- **WHAT TO PRODUCE**
Please print every record below exactly as it appears.

= = = =

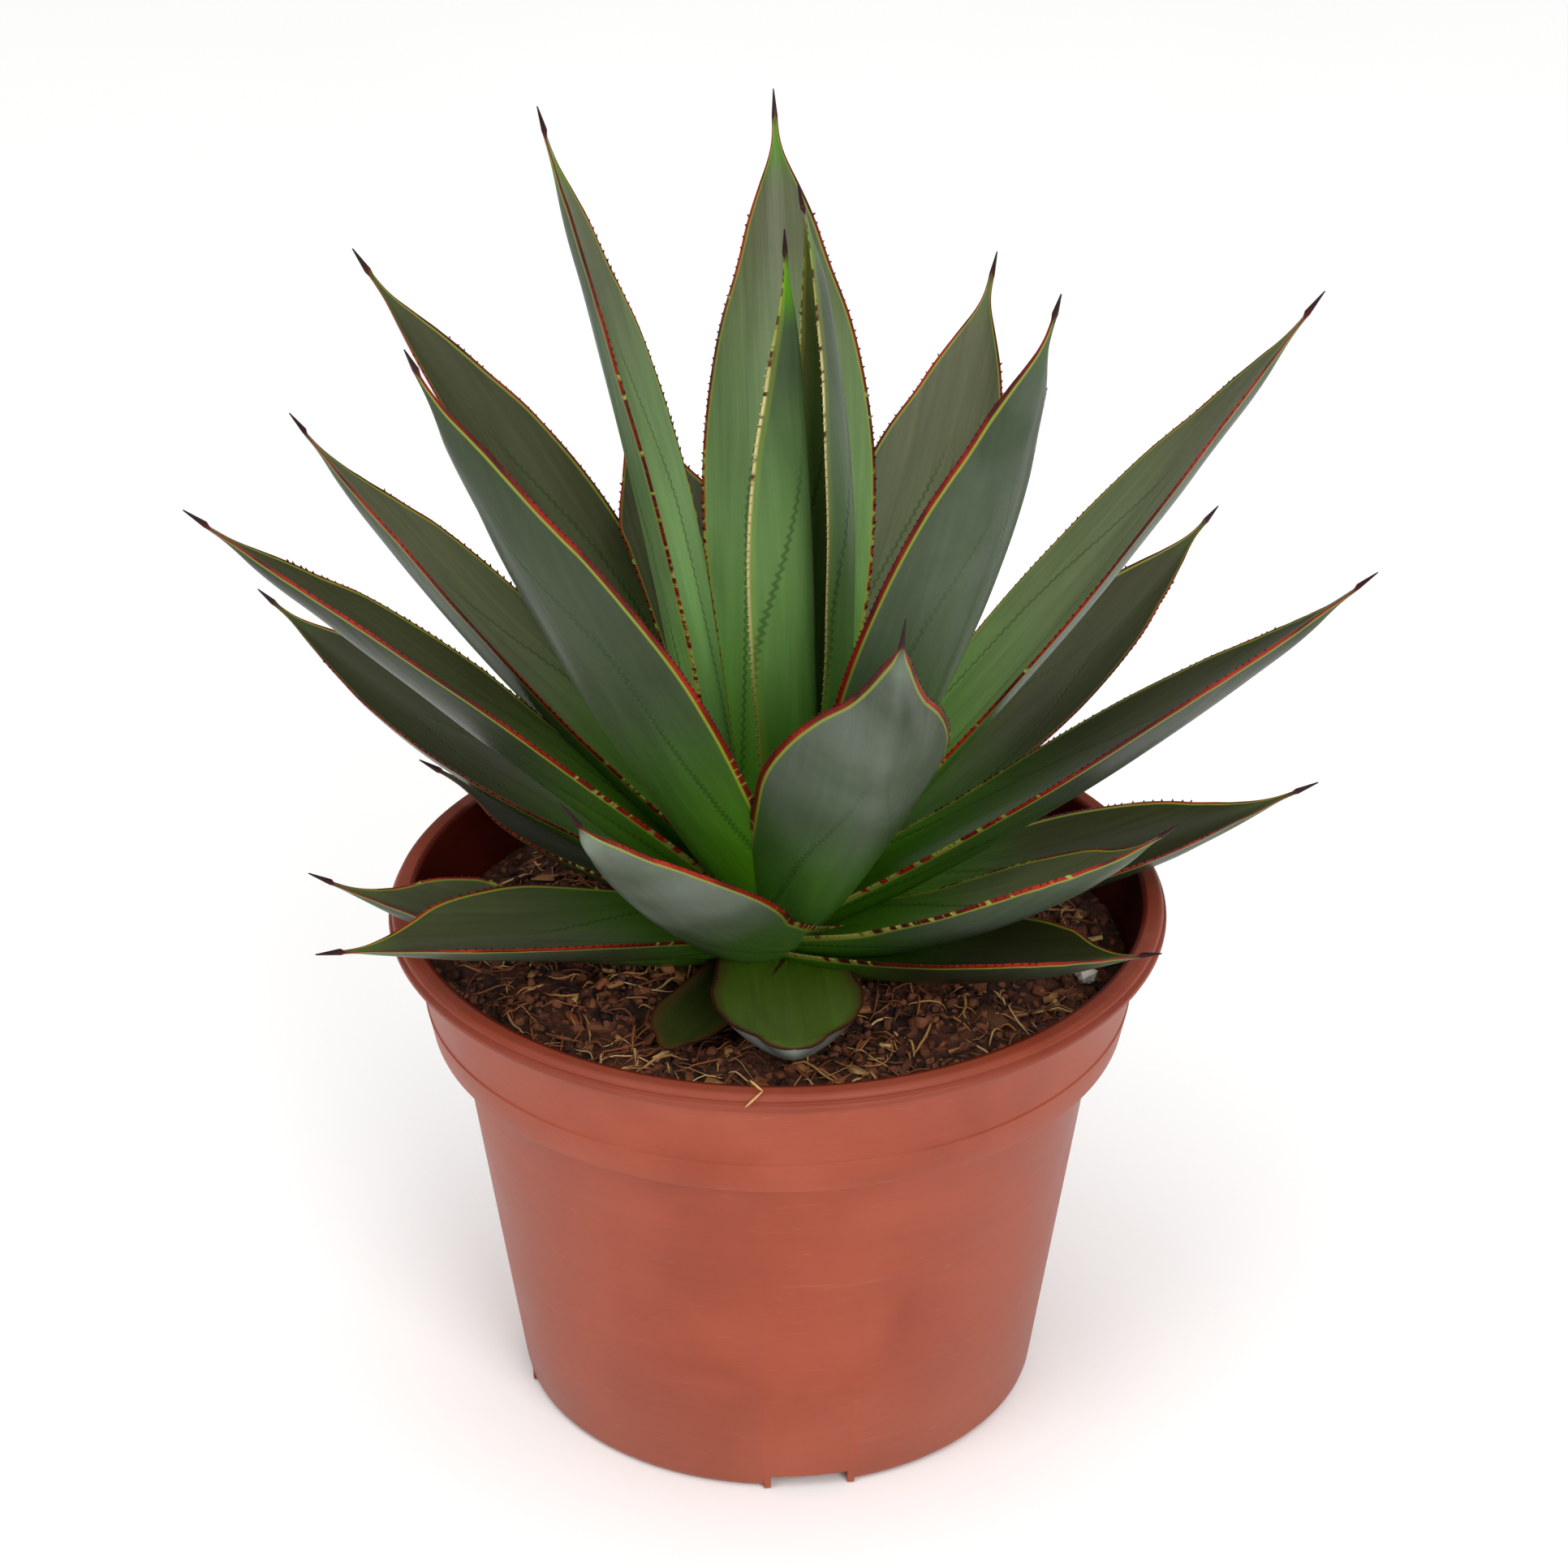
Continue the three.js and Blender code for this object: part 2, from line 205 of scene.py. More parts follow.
# A smooth value between stations: cubic, its slopes taken from the neighbours on both sides.
def smoothBetween(stops, values, place):
    last = len(stops) - 1
    i = max(j for j in range(last) if stops[j] <= place or j == 0)
    a, b = stops[i], stops[i + 1]
    before, after = max(i - 1, 0), min(i + 2, last)
    slopeA = (values[i + 1] - values[before]) / (b - stops[before])
    slopeB = (values[after] - values[i]) / (stops[after] - a)
    t = (place - a) / (b - a)
    run = b - a
    return (values[i] * (2 * t ** 3 - 3 * t ** 2 + 1) + slopeA * run * (t ** 3 - 2 * t ** 2 + t)
            + values[i + 1] * (3 * t ** 2 - 2 * t ** 3) + slopeB * run * (t ** 3 - t ** 2))


# Carries the line of the leaf on from its last whole section, bending as before, to inside the stem.
def carriedToStem(sections):
    while len(sections) < 40:
        end, prior, older = sections[-1], sections[-2], sections[-3]
        place = end["middle"] - axis
        if math.hypot(place.x, place.y) < leafShape["buried"] or place.z < stemLow.z + 0.02:
            break
        step = end["middle"] - prior["middle"]
        turnBack = (prior["middle"] - older["middle"]).normalized()
        heading = (step.normalized() * 2 - turnBack).normalized()
        reach = min(step.length, 5 * mm)
        share = reach / step.length
        heading = (step.normalized() * (1 - share) + heading * share).normalized()
        sections.append({
            "middle": end["middle"] + heading * reach,
            "across": (end["across"] * (1 + share) - prior["across"] * share).normalized(),
            "inner": (end["inner"] * (1 + share) - prior["inner"] * share).normalized(),
            "half": max(end["half"] * 0.97, 5 * mm), "rise": end["rise"] * 0.98, "keel": end["keel"] * 1.01,
        })
    return sections


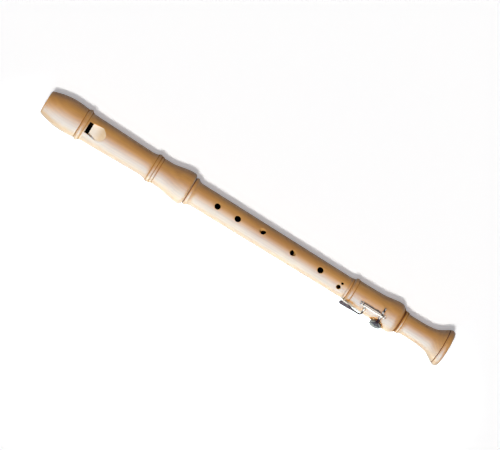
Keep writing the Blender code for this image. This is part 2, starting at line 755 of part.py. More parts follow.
def make_post(name, along, rod_cutter):
    """A ball on a neck with a flange, and a stem in the wood."""
    flange = post_seat(along) + GAP
    flange_top = flange + POST_FLANGE_THICKNESS
    lowest = math.degrees(math.acos(POST_NECK_RADIUS / POST_BALL_RADIUS))
    outline = [(HINGE_RADIUS + POST_BALL_RADIUS, 0)]
    outline += [
        (height, radius)
        for radius, height in arc((0, HINGE_RADIUS), POST_BALL_RADIUS, POST_BALL_RADIUS, 90, -lowest, 7)
    ]
    outline += [
        (flange_top, POST_NECK_RADIUS),
        (flange_top, POST_FLANGE_RADIUS),
        (flange, POST_FLANGE_RADIUS),
        (flange, POST_STEM_RADIUS),
        (flange - POST_STEM_LENGTH, POST_STEM_RADIUS),
        (flange - POST_STEM_LENGTH, 0),
    ]
    post = turned(name, outline, PARTS, SMALL_SIDES)
    post.location = (FOOT_X + along, 0, AXIS_Z)
    post.rotation_euler = (math.radians(HINGE_ANGLE), 0, 0)
    cut(post, rod_cutter)
    finish(post, SILVER)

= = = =

- **SOLUTION TO THE EXERCISE**
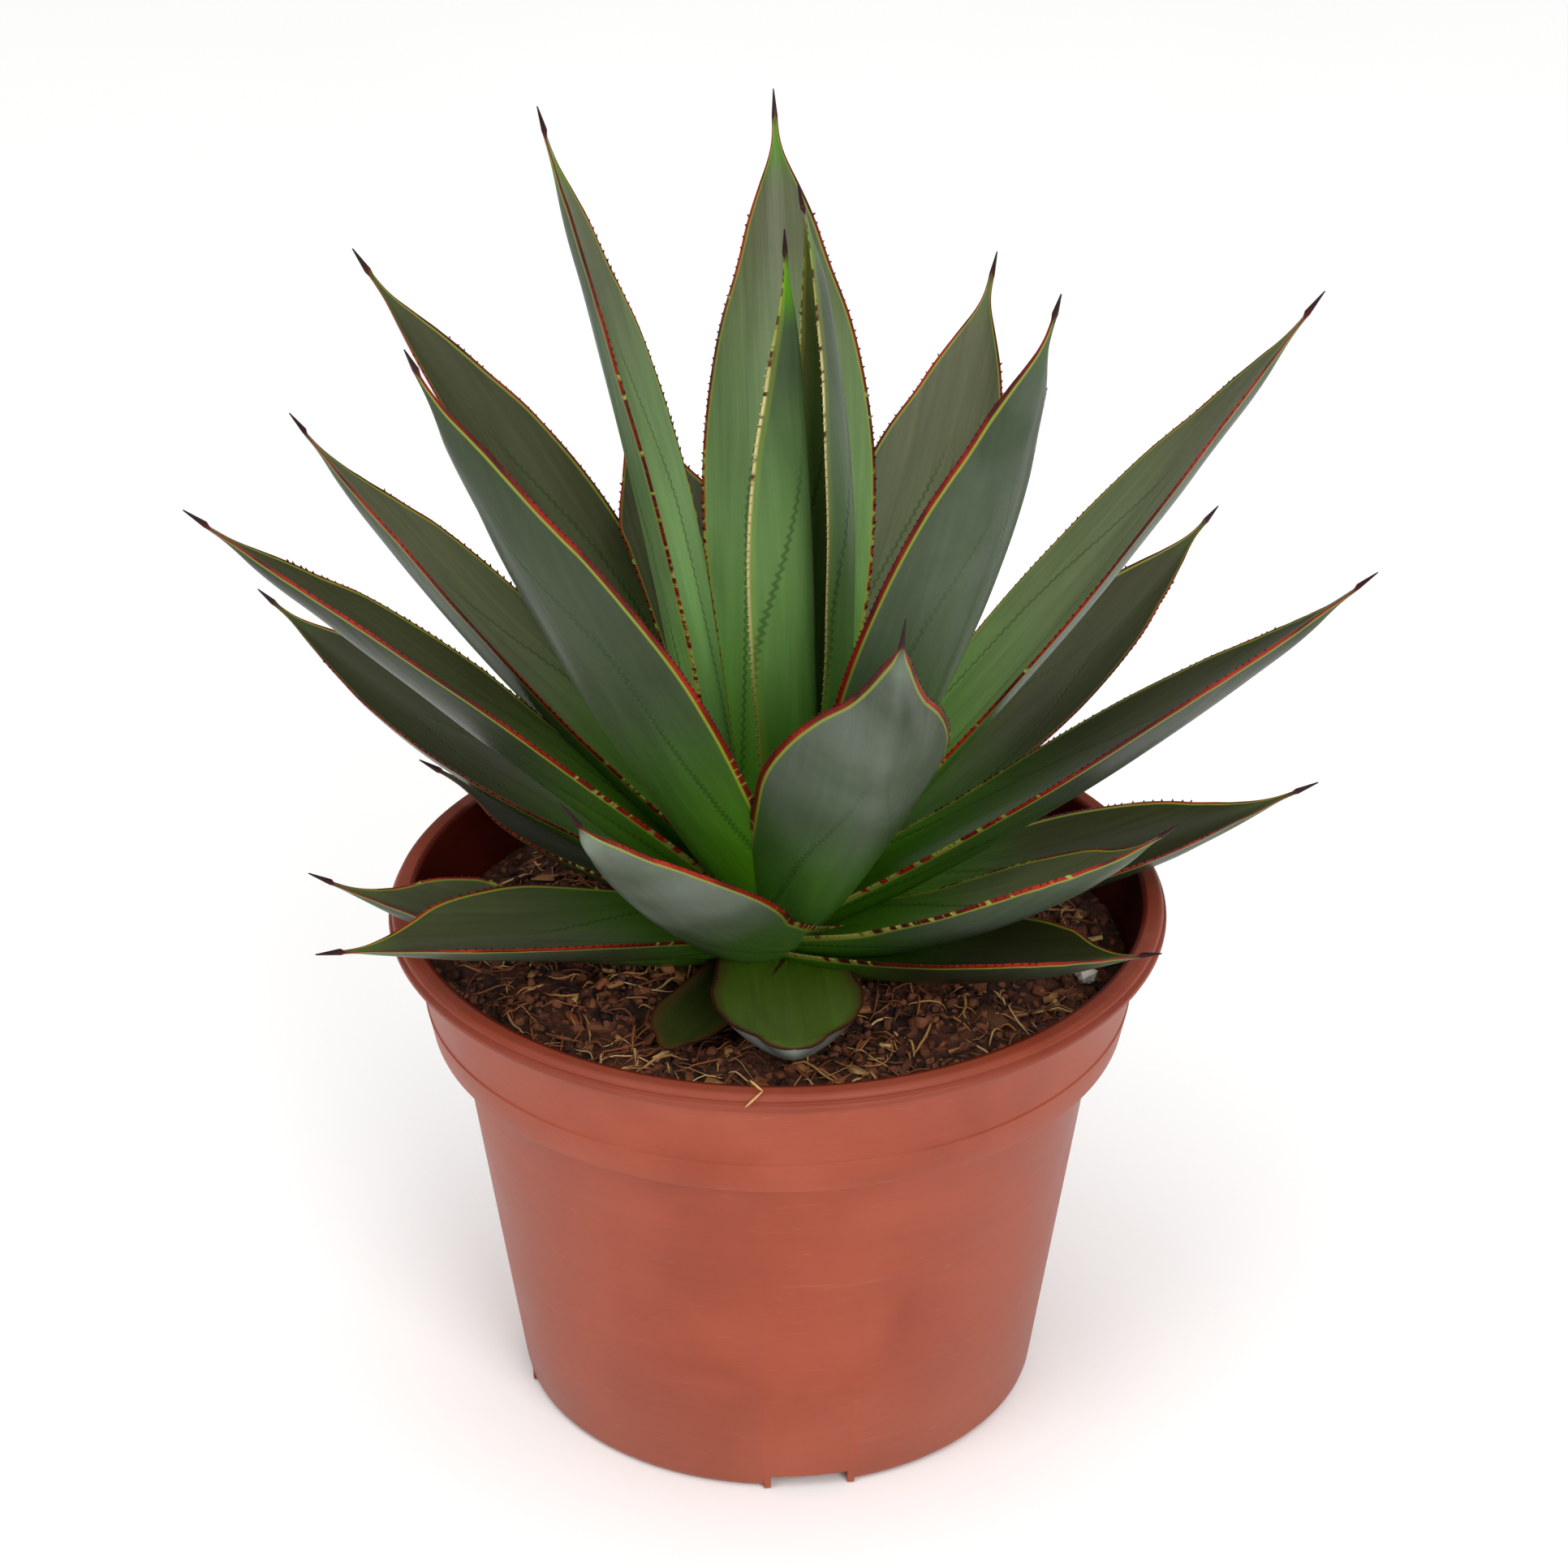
Continue the three.js and Blender code for this object: part 2, from line 205 of scene.py. More parts follow.
# A smooth value between stations: cubic, its slopes taken from the neighbours on both sides.
def smoothBetween(stops, values, place):
    last = len(stops) - 1
    i = max(j for j in range(last) if stops[j] <= place or j == 0)
    a, b = stops[i], stops[i + 1]
    before, after = max(i - 1, 0), min(i + 2, last)
    slopeA = (values[i + 1] - values[before]) / (b - stops[before])
    slopeB = (values[after] - values[i]) / (stops[after] - a)
    t = (place - a) / (b - a)
    run = b - a
    return (values[i] * (2 * t ** 3 - 3 * t ** 2 + 1) + slopeA * run * (t ** 3 - 2 * t ** 2 + t)
            + values[i + 1] * (3 * t ** 2 - 2 * t ** 3) + slopeB * run * (t ** 3 - t ** 2))


# Carries the line of the leaf on from its last whole section, bending as before, to inside the stem.
def carriedToStem(sections):
    while len(sections) < 40:
        end, prior, older = sections[-1], sections[-2], sections[-3]
        place = end["middle"] - axis
        if math.hypot(place.x, place.y) < leafShape["buried"] or place.z < stemLow.z + 0.02:
            break
        step = end["middle"] - prior["middle"]
        turnBack = (prior["middle"] - older["middle"]).normalized()
        heading = (step.normalized() * 2 - turnBack).normalized()
        reach = min(step.length, 5 * mm)
        share = reach / step.length
        heading = (step.normalized() * (1 - share) + heading * share).normalized()
        sections.append({
            "middle": end["middle"] + heading * reach,
            "across": (end["across"] * (1 + share) - prior["across"] * share).normalized(),
            "inner": (end["inner"] * (1 + share) - prior["inner"] * share).normalized(),
            "half": max(end["half"] * 0.97, 5 * mm), "rise": end["rise"] * 0.98, "keel": end["keel"] * 1.01,
        })
    return sections


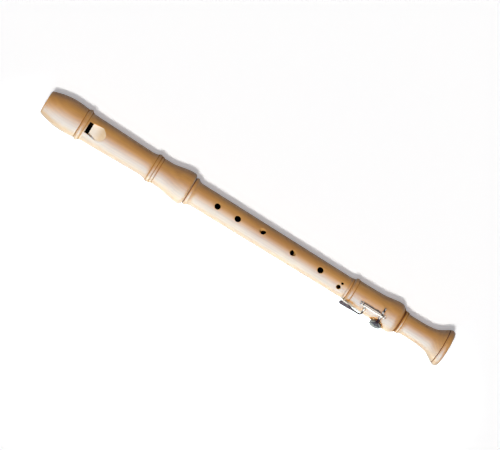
Keep writing the Blender code for this image. This is part 2, starting at line 755 of part.py. More parts follow.
def make_post(name, along, rod_cutter):
    """A ball on a neck with a flange, and a stem in the wood."""
    flange = post_seat(along) + GAP
    flange_top = flange + POST_FLANGE_THICKNESS
    lowest = math.degrees(math.acos(POST_NECK_RADIUS / POST_BALL_RADIUS))
    outline = [(HINGE_RADIUS + POST_BALL_RADIUS, 0)]
    outline += [
        (height, radius)
        for radius, height in arc((0, HINGE_RADIUS), POST_BALL_RADIUS, POST_BALL_RADIUS, 90, -lowest, 7)
    ]
    outline += [
        (flange_top, POST_NECK_RADIUS),
        (flange_top, POST_FLANGE_RADIUS),
        (flange, POST_FLANGE_RADIUS),
        (flange, POST_STEM_RADIUS),
        (flange - POST_STEM_LENGTH, POST_STEM_RADIUS),
        (flange - POST_STEM_LENGTH, 0),
    ]
    post = turned(name, outline, PARTS, SMALL_SIDES)
    post.location = (FOOT_X + along, 0, AXIS_Z)
    post.rotation_euler = (math.radians(HINGE_ANGLE), 0, 0)
    cut(post, rod_cutter)
    finish(post, SILVER)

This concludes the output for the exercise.